* What you should do
Quote the lines exactly, starting with the line that contains "const rake = new THREE.Group();" and ending with the line that contains "# has three", and leave out all other lines.

* Data

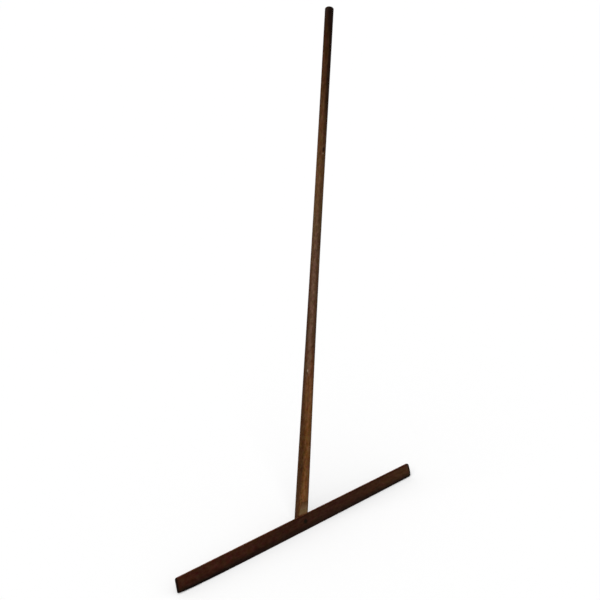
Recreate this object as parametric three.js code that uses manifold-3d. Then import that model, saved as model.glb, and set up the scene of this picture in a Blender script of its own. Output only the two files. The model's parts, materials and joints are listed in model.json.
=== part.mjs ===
// A wooden rake for smoothing a sand green: a long tapered handle, a thin head board and one wood screw.
// Millimetres, +Z up along the handle. The board lies along X and its open face looks towards -Y.

import * as THREE from "three";
import { mergeVertices } from "three/addons/utils/BufferGeometryUtils.js";
import Module from "manifold-3d";

const wasm = await Module();
wasm.setup();

// Handle: a shaved pole with a thick foot, slim from its middle up to the domed end.
const handleLength = 1525;
const footDiameter = 39.6;
const gripDiameter = 21.9;
// The pole also thickens evenly by this much from its grip end to its foot.
const handleTaper = 4.5;
const domeHeight = 7;
const footAboveEdge = 7;
// The greater this power, the sooner the swell of the foot dies away up the handle.
const swellPower = 4.2;

// Head board: flat on its back, its open face worn back below to a round working edge.
const boardLength = 970;
// Each end reaches this much further at the working edge than at the top edge.
const endSplay = 2.5;
const boardHeight = 45.5;
const boardThickness = 8;
const edgeRadius = 2;
const edgeSlope = THREE.MathUtils.degToRad(22);
const arrisRadius = 1.2;
const topCornerRadius = 6;
const edgeCornerRadius = 4;
const crownHeight = 3;
// Where along the board, from its left end, the working edge bows down furthest.
const crownShare = 0.27;

// Joint: the board lies on a slope cut in the handle's foot, under a small shoulder. Above the
// shoulder the foot's front is pared back in a long flat, up to a square stop. The flat is turned a
// little to the left.
const lean = THREE.MathUtils.degToRad(22);
const axisDepth = 22.9;
const seatGap = 0.3;
const shoulderDepth = 3.3;
const facetLength = 54;
const facetLean = THREE.MathUtils.degToRad(6.5);
const facetTurn = THREE.MathUtils.degToRad(-8);
// The flat starts this far below the shoulder, so that no sliver stays in their corner.
const facetRunIn = 1;

// Wood screw: slotted and countersunk, its head let in a little below the open face.
const screwHeight = 25.3;
const screwLength = 32;
const headDiameter = 12.7;
const headAngle = THREE.MathUtils.degToRad(82);
const headLand = 0.5;
const shankDiameter = 6.2;
const shankLength = 11;
const coreDiameter = 4.4;
const tipDiameter = 0.6;
const threadPitch = 2.5;
const pointLength = 5;
const sunkDepth = 0.6;
const slotWidth = 1.3;
const slotDepth = 1.3;
const slotTurn = THREE.MathUtils.degToRad(35);
const screwClearance = 0.3;

// One overrun serves every cut.
const overrun = 5;

// How finely round forms are cut into flats.
const handleSides = 48;
const handleSteps = 30;
const domeSteps = 6;
const arcSteps = 5;
const wornSteps = 6;
const cornerSteps = 5;
const boardSteps = 40;
const screwSides = 24;
const stepsPerTurn = 8;

// Radii and depths that follow from the sizes above.
const headRadius = headDiameter / 2;
const shankRadius = shankDiameter / 2;
const coneDepth = (headRadius - shankRadius) / Math.tan(headAngle / 2);

const oiledAsh = new THREE.MeshStandardMaterial({ color: 0x63402a, roughness: 0.6, metalness: 0 });
const darkHardwood = new THREE.MeshStandardMaterial({ color: 0x3a2016, roughness: 0.65, metalness: 0 });
const brownedIron = new THREE.MeshStandardMaterial({ color: 0x2a2018, roughness: 0.6, metalness: 0.8 });

// The board's frame inside the part: x along it, y into the wood, z up its open face.
const boardFrame = new THREE.Matrix4()
  .makeRotationX(-lean)
  .multiply(new THREE.Matrix4().makeTranslation(0, -axisDepth, -screwHeight));

// A closed geometry as a solid that can be joined and cut.
function solidOf(geometry) {
  const bare = geometry.clone();
  bare.deleteAttribute("normal");
  bare.deleteAttribute("uv");
  const merged = mergeVertices(bare);
  const vertProperties = new Float32Array(merged.attributes.position.array);
  const triVerts = new Uint32Array(merged.index.array);
  return new wasm.Manifold(new wasm.Mesh({ numProp: 3, vertProperties, triVerts }));
}

// A named, flat-shaded mesh of a solid.
function piece(name, solid, material) {
  const { vertProperties, triVerts } = solid.getMesh();
  const merged = new THREE.BufferGeometry();
  merged.setAttribute("position", new THREE.BufferAttribute(vertProperties, 3));
  merged.setIndex(new THREE.BufferAttribute(triVerts, 1));
  const geometry = merged.toNonIndexed();
  geometry.computeVertexNormals();
  const mesh = new THREE.Mesh(geometry, material);
  mesh.name = name;
  return mesh;
}

// A round solid turned from [radius, place] pairs, its axis along +Z.
function turned(pairs, sides) {
  const profile = pairs.map(([radius, place]) => new THREE.Vector2(radius, place));
  return new THREE.LatheGeometry(profile, sides).rotateX(Math.PI / 2);
}

// A block given by its low and high corners.
function block(low, high) {
  const size = new THREE.Vector3().subVectors(high, low);
  const middle = new THREE.Vector3().addVectors(high, low).divideScalar(2);
  return new THREE.BoxGeometry(...size).translate(...middle);
}

// Rings of as many points each, skinned and capped into one closed geometry.
function skinned(rings) {
  const count = rings[0].length;
  const last = (rings.length - 1) * count;
  const points = rings.flat();
  const faces = [];
  for (const ring of [rings[0], rings.at(-1)]) {
    const sum = ring.reduce((total, point) => total.add(point), new THREE.Vector3());
    points.push(sum.divideScalar(count));
  }
  for (let j = 0; j < count; j++) {
    const k = (j + 1) % count;
    for (let first = 0; first < last; first += count) {
      faces.push(first + j, first + k, first + count + k);
      faces.push(first + j, first + count + k, first + count + j);
    }
    faces.push(k, j, last + count);
    faces.push(last + j, last + k, last + count + 1);
  }
  return new THREE.BufferGeometry().setFromPoints(points).setIndex(faces);
}

// Points on an arc about [y, z], from one angle to another.
function arc(y, z, radius, from, to) {
  return Array.from({ length: arcSteps + 1 }, (_, i) => {
    const angle = from + ((to - from) * i) / arcSteps;
    return [y + radius * Math.cos(angle), z + radius * Math.sin(angle)];
  });
}

// The worn lower part of the open face, down to where the round working edge takes over.
function wornFace(low, radius) {
  const depth = boardThickness - radius * (1 + Math.cos(edgeSlope));
  const height = (2 * depth) / Math.tan(edgeSlope);
  const foot = low + radius * (1 - Math.sin(edgeSlope));
  return Array.from({ length: wornSteps }, (_, i) => {
    const share = i / wornSteps;
    return [depth * share ** 2, foot + height * (1 - share)];
  });
}

// The board's section between a low and a high edge, as [y, z] pairs.
function boardSection(low, high) {
  const round = Math.min(edgeRadius, boardThickness / 2);
  const arris = Math.min(arrisRadius, boardThickness / 2);
  const quarter = Math.PI / 2;
  return [
    ...arc(boardThickness - round, low + round, round, 2 * quarter + edgeSlope, 4 * quarter),
    ...arc(boardThickness - arris, high - arris, arris, 0, quarter),
    ...arc(arris, high - arris, arris, quarter, 2 * quarter),
    ...wornFace(low, round),
  ];
}

// How far the working edge bows down at a place along the board.
function crownAt(x) {
  const end = boardLength / 2;
  const lowest = boardLength * crownShare - end;
  const reach = x < lowest ? lowest + end : end - lowest;
  return crownHeight * (1 - ((x - lowest) / reach) ** 2);
}

// Places along the board: close together round its corners, evenly spread between them.
function boardPlaces() {
  const widest = Math.max(topCornerRadius, edgeCornerRadius);
  const straight = boardLength / 2 - widest;
  const corner = Array.from(
    { length: cornerSteps },
    (_, i) => straight + widest * Math.cos(((Math.PI / 2) * i) / cornerSteps),
  );
  const middle = Array.from({ length: boardSteps + 1 }, (_, i) => straight * ((2 * i) / boardSteps - 1));
  return [...corner.map((x) => -x), ...middle, ...corner.toReversed()];
}

// How far corners of this radius draw the board's outline in at a place along it.
function cornerDraw(x, radius) {
  const past = Math.max(0, Math.abs(x) - (boardLength / 2 - radius));
  return radius - Math.sqrt(Math.max(0, radius ** 2 - past ** 2));
}

// Where a place along the working edge lies at a height up the board, between its splayed ends.
function splayed(x, z) {
  return x * (1 - ((2 * endSplay) / boardLength) * (z / boardHeight));
}

function boardSolid() {
  const rings = boardPlaces().map((x) => {
    const low = cornerDraw(x, edgeCornerRadius) - crownAt(x);
    const high = boardHeight - cornerDraw(x, topCornerRadius);
    return boardSection(low, high).map(([y, z]) => new THREE.Vector3(splayed(x, z), y, z));
  });
  return solidOf(skinned(rings)).subtract(solidOf(screwHole()));
}

// The screw's hole in the board's frame, from above the open face to just past the screw's point.
function screwHole() {
  const mouth = headRadius + screwClearance;
  const throat = shankRadius + screwClearance;
  const bottom = sunkDepth + screwLength + screwClearance;
  const pairs = [
    [0, -overrun],
    [mouth, -overrun],
    [mouth, sunkDepth + headLand],
    [throat, sunkDepth + headLand + coneDepth],
    [throat, bottom],
    [0, bottom],
  ];
  return turned(pairs, screwSides).rotateX(-Math.PI / 2).translate(0, 0, screwHeight);
}

// A ring of the screw, this far from its slotted face, with a radius for each share of a turn.
function screwRing(place, radiusAt) {
  return Array.from({ length: screwSides }, (_, i) => {
    const turn = i / screwSides;
    const angle = 2 * Math.PI * turn;
    const radius = radiusAt(turn);
    return new THREE.Vector3(radius * Math.sin(angle), place, radius * Math.cos(angle));
  });
}

// The threaded part: a right-hand ridge that winds down the core and dies away at the point.
function threadRings() {
  const span = screwLength - shankLength;
  const steps = Math.round((span / threadPitch) * stepsPerTurn);
  const tipRadius = tipDiameter / 2;
  return Array.from({ length: steps }, (_, i) => {
    const along = (span * (i + 1)) / steps;
    const full = Math.min(1, (span - along) / pointLength);
    const core = tipRadius + (coreDiameter / 2 - tipRadius) * full;
    const ridge = (shankRadius - coreDiameter / 2) * full;
    return screwRing(shankLength + along, (turn) => {
      const phase = (along / threadPitch - turn + 1) % 1;
      return core + ridge * (1 - Math.abs(2 * phase - 1)) ** 2;
    });
  });
}

// The screw: y runs from its slotted face towards its point.
function screwSolid() {
  const rings = [
    screwRing(0, () => headRadius),
    screwRing(headLand, () => headRadius),
    screwRing(headLand + coneDepth, () => shankRadius),
    screwRing(shankLength, () => shankRadius),
    ...threadRings(),
  ];
  const slot = block(
    new THREE.Vector3(-headDiameter, -overrun, -slotWidth / 2),
    new THREE.Vector3(headDiameter, slotDepth, slotWidth / 2),
  ).rotateY(slotTurn);
  return solidOf(skinned(rings)).subtract(solidOf(slot));
}

// The handle's radius at a height above its foot.
function handleRadius(height) {
  const share = height / handleLength;
  const tapered = gripDiameter + handleTaper * (1 - share);
  const swell = (1 - share) ** swellPower * (1 + swellPower * share);
  return (tapered + (footDiameter - gripDiameter - handleTaper) * swell) / 2;
}

// The pole before its foot is cut, its foot at zero.
function pole() {
  const straight = handleLength - domeHeight;
  const shoulder = handleRadius(straight);
  const pairs = [[0, 0]];
  for (let i = 0; i <= handleSteps; i++) {
    const height = (straight * i) / handleSteps;
    pairs.push([handleRadius(height), height]);
  }
  for (let i = 1; i < domeSteps; i++) {
    const angle = ((Math.PI / 2) * i) / domeSteps;
    pairs.push([shoulder * Math.cos(angle), straight + domeHeight * Math.sin(angle)]);
  }
  pairs.push([0, handleLength]);
  return turned(pairs, handleSides);
}

// The notch that seats the handle on the board's back, with a shoulder over its top edge, in the
// board's frame.
function notch() {
  return block(
    new THREE.Vector3(-footDiameter, -footDiameter, -footDiameter),
    new THREE.Vector3(footDiameter, boardThickness + seatGap, boardHeight + seatGap),
  );
}

// The long flat that is pared in the handle's front, from the shoulder up to its stop.
function facet() {
  const start = new THREE.Vector3(0, boardThickness - shoulderDepth, boardHeight);
  return block(
    new THREE.Vector3(-footDiameter, -footDiameter, -facetRunIn),
    new THREE.Vector3(footDiameter, 0, facetLength),
  )
    .rotateX(facetLean)
    .rotateZ(facetTurn)
    .translate(...start.applyMatrix4(boardFrame));
}

// The handle stands on the part's own axis, its foot a little above the working edge.
function handleSolid() {
  const workingEdge = new THREE.Vector3(0, boardThickness, -crownHeight).applyMatrix4(boardFrame);
  const footPlace = workingEdge.z + footAboveEdge;
  return solidOf(pole().translate(0, 0, footPlace))
    .subtract(solidOf(notch().applyMatrix4(boardFrame)))
    .subtract(solidOf(facet()))
    .subtract(solidOf(screwHole().applyMatrix4(boardFrame)));
}

const handle = piece("handle", handleSolid(), oiledAsh);
const board = piece("head_board", boardSolid(), darkHardwood);
const screw = piece("fixing_screw", screwSolid(), brownedIron);
screw.position.set(0, sunkDepth, screwHeight);

const head = new THREE.Group();
head.applyMatrix4(boardFrame);
head.add(board, screw);

const rake = new THREE.Group();
rake.add(handle, head);

// The origin lies under the middle of the rake, level with its working edge.
rake.updateMatrixWorld(true);
const bounds = new THREE.Box3().setFromObject(rake, true);
const middle = bounds.getCenter(new THREE.Vector3());
rake.position.set(-middle.x, -middle.y, -bounds.min.z);

export default rake;
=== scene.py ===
# %% [markdown]
# # A rake for sand greens
#
# A sand green is a putting green of oiled sand, and this rake smooths the path of the ball. The real one
# has three pieces: a long tapered handle, a thin head board let into its foot, and one wood screw. The
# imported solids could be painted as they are, but they are plain and true, so each gives way to a finer
# piece that shows hand work and wear. They stay the fixed frame, and every place is read from them.

# %% Load the frame and keep its box
import json
import math
import random

import bmesh
import bpy
from mathutils import Matrix, Quaternion, Vector, noise


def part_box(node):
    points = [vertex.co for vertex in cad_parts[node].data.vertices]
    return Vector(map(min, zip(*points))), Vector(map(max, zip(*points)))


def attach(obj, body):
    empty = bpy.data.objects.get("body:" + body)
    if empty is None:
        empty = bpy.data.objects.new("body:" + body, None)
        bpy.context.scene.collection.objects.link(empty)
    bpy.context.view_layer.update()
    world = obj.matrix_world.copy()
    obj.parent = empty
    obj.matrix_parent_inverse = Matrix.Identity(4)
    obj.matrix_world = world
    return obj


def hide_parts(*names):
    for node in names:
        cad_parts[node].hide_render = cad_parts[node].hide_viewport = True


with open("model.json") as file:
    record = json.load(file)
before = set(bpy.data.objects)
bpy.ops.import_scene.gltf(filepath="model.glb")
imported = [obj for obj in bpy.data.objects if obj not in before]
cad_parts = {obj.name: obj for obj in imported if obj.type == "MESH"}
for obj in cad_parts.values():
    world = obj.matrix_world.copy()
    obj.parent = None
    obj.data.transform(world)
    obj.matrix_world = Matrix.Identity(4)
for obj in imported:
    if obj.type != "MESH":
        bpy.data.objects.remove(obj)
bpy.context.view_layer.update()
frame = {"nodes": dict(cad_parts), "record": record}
scene = bpy.context.scene
MM = 0.001

# %% [markdown]
# ## Places read from the frame
#
# The board leans, so it needs axes of its own: x along it, y into the wood and z up its open face. The
# record's flat mounts say which way its face and its top edge look, and the solids say how far they
# reach. The sizes could be typed in again, but those read from the frame can't drift away from it.

# %% The board's own axes and sizes
mounts = {mount["name"]: mount for mount in frame["record"]["mounts"]}
face_out = Vector(mounts["head_open_face"]["axis"]).normalized()
face_up = Vector(mounts["head_top_edge"]["axis"]).normalized()
sideways = Vector((1, 0, 0))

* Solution
const rake = new THREE.Group();
rake.add(handle, head);

// The origin lies under the middle of the rake, level with its working edge.
rake.updateMatrixWorld(true);
const bounds = new THREE.Box3().setFromObject(rake, true);
const middle = bounds.getCenter(new THREE.Vector3());
rake.position.set(-middle.x, -middle.y, -bounds.min.z);

export default rake;
=== scene.py ===
# %% [markdown]
# # A rake for sand greens
#
# A sand green is a putting green of oiled sand, and this rake smooths the path of the ball. The real one
# has three pieces: a long tapered handle, a thin head board let into its foot, and one wood screw. The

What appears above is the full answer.